Written request - Give back the exact lines spanning from the line with "plinth_rails();" to the line with "obj.matrix_parent_inverse = Matrix.Identity(4)", with both of those lines included and no others.

[Begin Stored data]

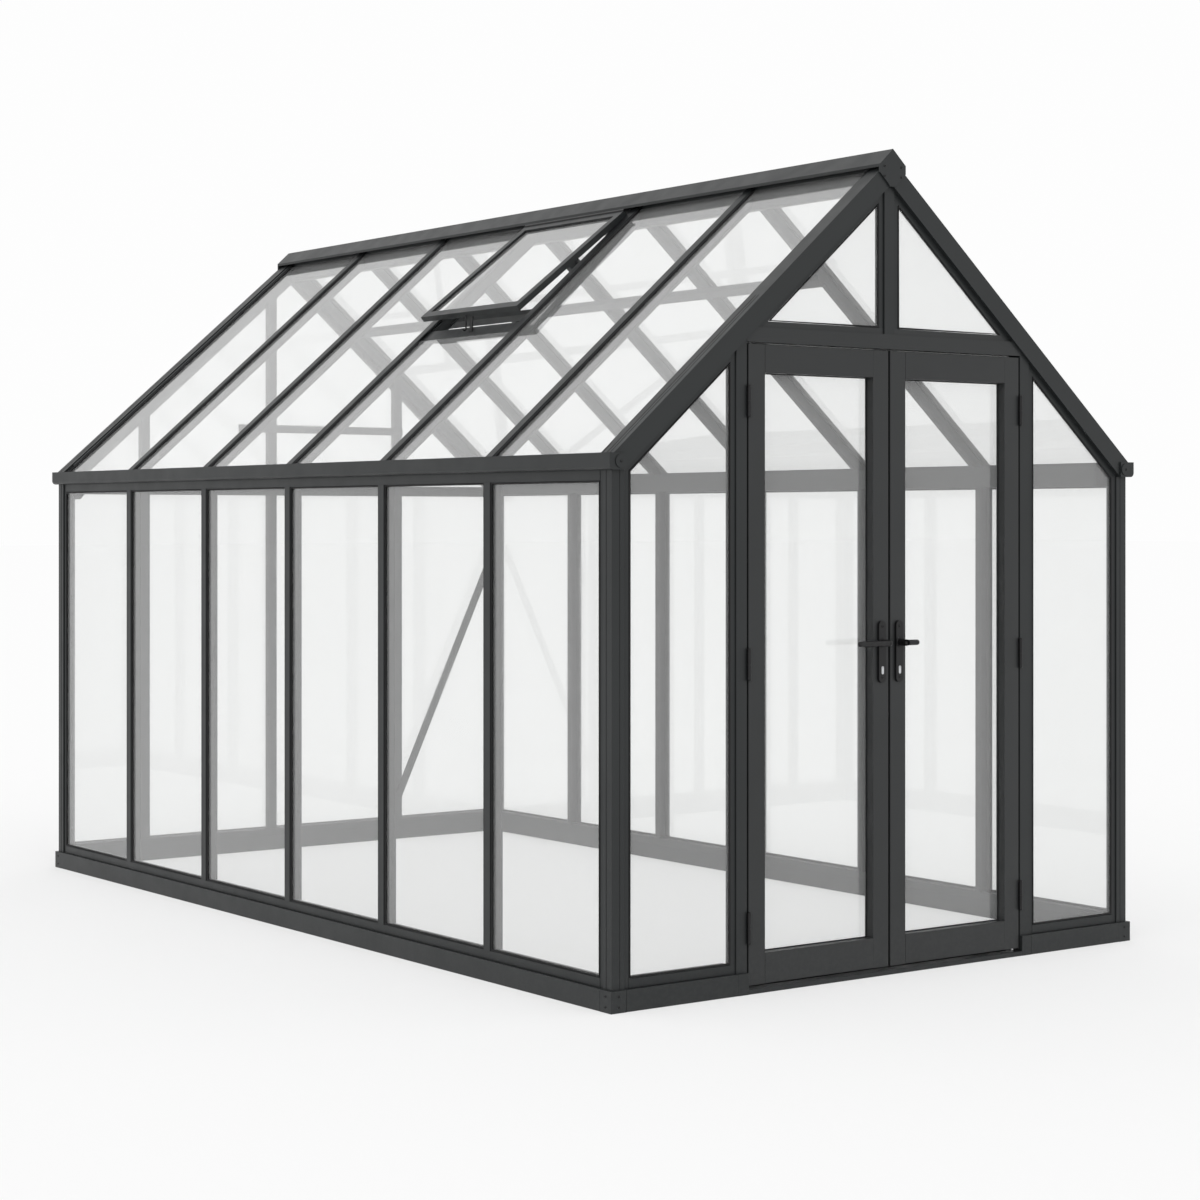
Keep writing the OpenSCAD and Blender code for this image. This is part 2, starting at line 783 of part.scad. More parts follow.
// Hinge halves on the posts: knuckle with its pin, and a plate on the post's side
module post_hinges() {
    plate_y = hinge_plate_deep;
    color(black) both_sides() for (z = hinge_places)
        translate([hinge_x, hinge_y, z - hinge_height / 2]) {
            cylinder(r = knuckle_radius, h = half_hinge, $fn = 48);
            cylinder(r = pin_radius, h = hinge_height - 4, $fn = 48);
            translate([leaf_gap / 2 - hinge_plate, 0, 0]) cube([hinge_plate, plate_y, half_hinge]);
        }
}

// Hinge halves on a leaf, bored for the pin
module leaf_hinges() {
    plate_y = hinge_plate_deep;
    bore = pin_radius + pin_clearance;
    for (z = hinge_places)
        translate([hinge_x, hinge_y, z - hinge_height / 2 + half_hinge + hinge_split])
            difference() {
                union() {
                    cylinder(r = knuckle_radius, h = half_hinge, $fn = 48);
                    translate([-leaf_gap / 2, 0, 0]) cube([hinge_plate, plate_y, half_hinge]);
                }
                translate([0, 0, -1]) cylinder(r = bore, h = half_hinge - 2, $fn = 48);
            }
}

// Stiles of the right leaf, slotted for the glass, bored for the spindle
module stiles() {
    x0 = leaf_seam / 2;
    x1 = door_half;
    spindle_bore = spindle_radius + pin_clearance;
    slot = [x0 + stile_face - leaf_slot, leaf_glass_front - wall_y, leaf_bottom + bottom_rail - leaf_slot];
    difference() {
        translate([0, -wall_y, 0]) upright(leaf_bottom, leaf_top) {
            plate([x0, 0], [x0 + stile_face, leaf_depth]);
            plate([x1 - stile_face, 0], [x1, leaf_depth]);
        }
        translate(slot)
            cube([leaf_width - 2 * stile_face + 2 * leaf_slot, glass,
                leaf_height - bottom_rail - top_rail + 2 * leaf_slot]);
        translate([handle_x, 0, lever_height]) rotate([90, 0, 0])
            cylinder(r = spindle_bore, h = length, $fn = 48);
    }
}

module rails() {
    x0 = leaf_seam / 2 + stile_face;
    x1 = door_half - stile_face;
    y0 = -wall_y;
    slot_y = leaf_glass_front - wall_y;
    difference() {
        along_x(x0, x1) {
            plate([y0, leaf_bottom], [y0 + leaf_depth, leaf_bottom + bottom_rail]);
            plate([y0, leaf_top - top_rail], [y0 + leaf_depth, leaf_top]);
        }
        translate([x0 - 1, slot_y, leaf_bottom + bottom_rail - leaf_slot])
            cube([x1 - x0 + 2, glass, leaf_height - bottom_rail - top_rail + 2 * leaf_slot]);
    }
}

module leaf_pane() {
    bite = leaf_slot - pane_gap;
    x0 = leaf_seam / 2 + stile_face - bite;
    x1 = door_half - stile_face + bite;
    z0 = leaf_bottom + bottom_rail - bite;
    z1 = leaf_top - top_rail + bite;
    translate([x0, leaf_glass_front - wall_y, z0]) cube([x1 - x0, glass, z1 - z0]);
}

// Long plate with round ends on the stile's face, bored for the lever's boss
module handle_plate() {
    r = plate_width / 2;
    keyhole_z = plate_top - 141;
    translate([handle_x, -wall_y, 0]) difference() {
        rotate([90, 0, 0]) linear_extrude(plate_thickness) {
            translate([0, plate_top - r]) circle(r, $fn = 64);
            translate([0, plate_top - plate_length + r]) circle(r, $fn = 64);
            translate([-r, plate_top - plate_length + r])
                square([plate_width, plate_length - plate_width]);
        }
        translate([0, 1, lever_height]) rotate([90, 0, 0])
            cylinder(r = boss_radius + pin_clearance, h = plate_thickness + 2, $fn = 64);
        translate([0, 1 - plate_thickness, keyhole_z]) rotate([90, 0, 0])
            cylinder(r = 5, h = 4, $fn = 48);
    }
}

// Lever: spindle in the stile, boss through the plate, bar away from the seam
module lever(reach) {
    r = lever_bar / 2;
    translate([handle_x, -wall_y, lever_height]) {
        rotate([90, 0, 0]) translate([0, 0, -leaf_depth + 8])
            cylinder(r = spindle_radius, h = leaf_depth, $fn = 48);
        rotate([90, 0, 0]) translate([0, 0, plate_play])
            cylinder(r = boss_radius, h = lever_stand - plate_play, $fn = 64);
        translate([0, -lever_stand, 0]) rotate([0, 90, 0]) cylinder(r = r, h = reach - r, $fn = 48);
        translate([0, -lever_stand, 0]) sphere(r = boss_radius, $fn = 48);
        translate([reach - r, -lever_stand, 0]) sphere(r = r, $fn = 48);
    }
}

module right_door_stiles() {
    color(metal) stiles();
}

module left_door_stiles() {
    color(metal) mirror([1, 0, 0]) stiles();
}

module right_door_rails() {
    color(metal) rails();
}

module left_door_rails() {
    color(metal) mirror([1, 0, 0]) rails();
}

module right_door_glass() {
    color(clear) leaf_pane();
}

module left_door_glass() {
    color(clear) mirror([1, 0, 0]) leaf_pane();
}

module right_door_hinges() {
    color(black) leaf_hinges();
}

module left_door_hinges() {
    color(black) mirror([1, 0, 0]) leaf_hinges();
}

module right_handle_plate() {
    color(black) handle_plate();
}

module left_handle_plate() {
    color(black) mirror([1, 0, 0]) handle_plate();
}

module right_lever() {
    color(black) lever(right_lever_reach);
}

module left_lever() {
    color(black) mirror([1, 0, 0]) lever(left_lever_reach);
}

plinth_rails();
plinth_corners();
threshold();
sill_rails();
corner_posts();
wall_bars();
eave_beams();
gutters();
gutter_end_caps();
front_left_rafter();
front_right_rafter();
back_left_rafter();
back_right_rafter();
roof_bars();
roof_purlin();
ridge_beam();
ridge_cap();
ridge_end_caps();
door_posts();
door_header();
gable_mullion();
back_posts();
back_rails();
back_brace();
wall_glass();
roof_glass();
front_glass();
back_glass();
vent_sill();
vent_frame();
vent_glass();
vent_stay();
post_hinges();
left_door_stiles();
left_door_rails();
left_door_glass();
left_door_hinges();
left_handle_plate();
left_lever();
right_door_stiles();
right_door_rails();
right_door_glass();
right_door_hinges();
right_handle_plate();
right_lever();
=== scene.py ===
# Glass greenhouse with double doors and one roof vent: its looks, in metres, doors facing -Y.
# Camera and studio come first, then frame metal, glass, rubber, screws and the fittings.

import math

import bmesh
import bpy
from mathutils import Matrix, Vector


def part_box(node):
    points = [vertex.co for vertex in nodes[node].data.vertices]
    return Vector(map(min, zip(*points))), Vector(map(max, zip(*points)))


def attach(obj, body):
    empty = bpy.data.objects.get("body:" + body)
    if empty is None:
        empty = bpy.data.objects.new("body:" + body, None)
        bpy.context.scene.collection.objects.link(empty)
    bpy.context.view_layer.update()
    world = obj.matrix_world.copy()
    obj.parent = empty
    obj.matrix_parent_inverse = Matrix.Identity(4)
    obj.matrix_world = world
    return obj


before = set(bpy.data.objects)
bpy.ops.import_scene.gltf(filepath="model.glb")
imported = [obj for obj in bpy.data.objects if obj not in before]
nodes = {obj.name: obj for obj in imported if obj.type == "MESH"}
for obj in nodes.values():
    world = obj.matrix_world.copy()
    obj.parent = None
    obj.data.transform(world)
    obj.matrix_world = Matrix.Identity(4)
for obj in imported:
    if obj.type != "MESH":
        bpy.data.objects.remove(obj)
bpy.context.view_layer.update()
scene = bpy.context.scene


# ---- Camera ----
# A level camera off the left front corner at chest height, with its picture shifted down a
# little so that the uprights stay upright.

CAMERA_PLACE = (-5.2112, -7.4977, 1.3696)
CAMERA_TURN = 0.6306
FOCAL_SHARE = 2.1116
SENSOR = 36.0
SHIFT_DOWN = 0.06675

camera_data = bpy.data.cameras.new("camera")
camera_data.sensor_width = SENSOR
camera_data.lens = FOCAL_SHARE * SENSOR
camera_data.shift_y = -SHIFT_DOWN
camera_data.clip_end = 200.0
camera = bpy.data.objects.new("camera", camera_data)
camera.location = CAMERA_PLACE
camera.rotation_euler = (math.pi / 2, 0.0, -CAMERA_TURN)
scene.collection.objects.link(camera)
scene.camera = camera


# ---- Studio ----
# A white studio: even white light from all round, one broad soft key light high on the left,
# and a pale matt floor, lit from below as on a light table, that fades into the background.

WORLD_STRENGTH = 0.985
KEY_STRENGTH = 0.8
KEY_SPREAD = 1.2
KEY_FROM = (-6.5, -5.5, 8.0)
FLOOR_SIZE = 240.0
FLOOR_COLOUR = (0.45, 0.45, 0.45, 1.0)
FLOOR_GLOW = 0.455

scene.view_settings.view_transform = "Standard"
world = bpy.data.worlds.new("studio")
world.use_nodes = True
world.node_tree.nodes["Background"].inputs["Color"].default_value = (1.0, 1.0, 1.0, 1.0)
world.node_tree.nodes["Background"].inputs["Strength"].default_value = WORLD_STRENGTH
scene.world = world

key_data = bpy.data.lights.new("soft_key", "SUN")
key_data.angle = KEY_SPREAD
key_data.energy = KEY_STRENGTH
key = bpy.data.objects.new("soft_key", key_data)
key.rotation_euler = (-Vector(KEY_FROM)).to_track_quat("-Z", "Y").to_euler()
scene.collection.objects.link(key)


def principled(name):
    """A new material with its node tree and its Principled shader."""
    material = bpy.data.materials.new(name)
    material.use_nodes = True
    return material, material.node_tree, material.node_tree.nodes["Principled BSDF"]


def link(tree, source, target):
    tree.links.new(source, target)


def add_object(name, mesh):
    piece = bpy.data.objects.new(name, mesh)
    scene.collection.objects.link(piece)
    return piece


def floor_piece():
    half = FLOOR_SIZE / 2
    mesh = bpy.data.meshes.new("floor")
    corners = [(-half, -half, 0), (half, -half, 0), (half, half, 0), (-half, half, 0)]
    mesh.from_pydata(corners, [], [(0, 1, 2, 3)])
    material, tree, shader = principled("studio_floor")
    coordinates = tree.nodes.new("ShaderNodeTexCoord")
    mottle = tree.nodes.new("ShaderNodeTexNoise")
    mottle.inputs["Scale"].default_value = 1.5
    spread = tree.nodes.new("ShaderNodeMapRange")
    spread.inputs["To Min"].default_value = 0.85
    spread.inputs["To Max"].default_value = 0.95
    link(tree, coordinates.outputs["Object"], mottle.inputs["Vector"])
    link(tree, mottle.outputs["Fac"], spread.inputs["Value"])
    link(tree, spread.outputs["Result"], shader.inputs["Roughness"])
    shader.inputs["Base Color"].default_value = FLOOR_COLOUR
    shader.inputs["Emission Color"].default_value = (1.0, 1.0, 1.0, 1.0)
    shader.inputs["Emission Strength"].default_value = FLOOR_GLOW
    shader.inputs["Specular IOR Level"].default_value = 0.0
    mesh.materials.append(material)
    return add_object("floor", mesh)


floor_piece()


# ---- Frame metal ----
# Extruded aluminium with a satin anthracite powder coat: a very fine orange peel, a little
# unevenness in colour and gloss, and pale dust low down. The doors and header get a lighter copy
# of the same coat: painted light, for the brighter light that falls on them.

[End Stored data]

Response to this task -
plinth_rails();
plinth_corners();
threshold();
sill_rails();
corner_posts();
wall_bars();
eave_beams();
gutters();
gutter_end_caps();
front_left_rafter();
front_right_rafter();
back_left_rafter();
back_right_rafter();
roof_bars();
roof_purlin();
ridge_beam();
ridge_cap();
ridge_end_caps();
door_posts();
door_header();
gable_mullion();
back_posts();
back_rails();
back_brace();
wall_glass();
roof_glass();
front_glass();
back_glass();
vent_sill();
vent_frame();
vent_glass();
vent_stay();
post_hinges();
left_door_stiles();
left_door_rails();
left_door_glass();
left_door_hinges();
left_handle_plate();
left_lever();
right_door_stiles();
right_door_rails();
right_door_glass();
right_door_hinges();
right_handle_plate();
right_lever();
=== scene.py ===
# Glass greenhouse with double doors and one roof vent: its looks, in metres, doors facing -Y.
# Camera and studio come first, then frame metal, glass, rubber, screws and the fittings.

import math

import bmesh
import bpy
from mathutils import Matrix, Vector


def part_box(node):
    points = [vertex.co for vertex in nodes[node].data.vertices]
    return Vector(map(min, zip(*points))), Vector(map(max, zip(*points)))


def attach(obj, body):
    empty = bpy.data.objects.get("body:" + body)
    if empty is None:
        empty = bpy.data.objects.new("body:" + body, None)
        bpy.context.scene.collection.objects.link(empty)
    bpy.context.view_layer.update()
    world = obj.matrix_world.copy()
    obj.parent = empty
    obj.matrix_parent_inverse = Matrix.Identity(4)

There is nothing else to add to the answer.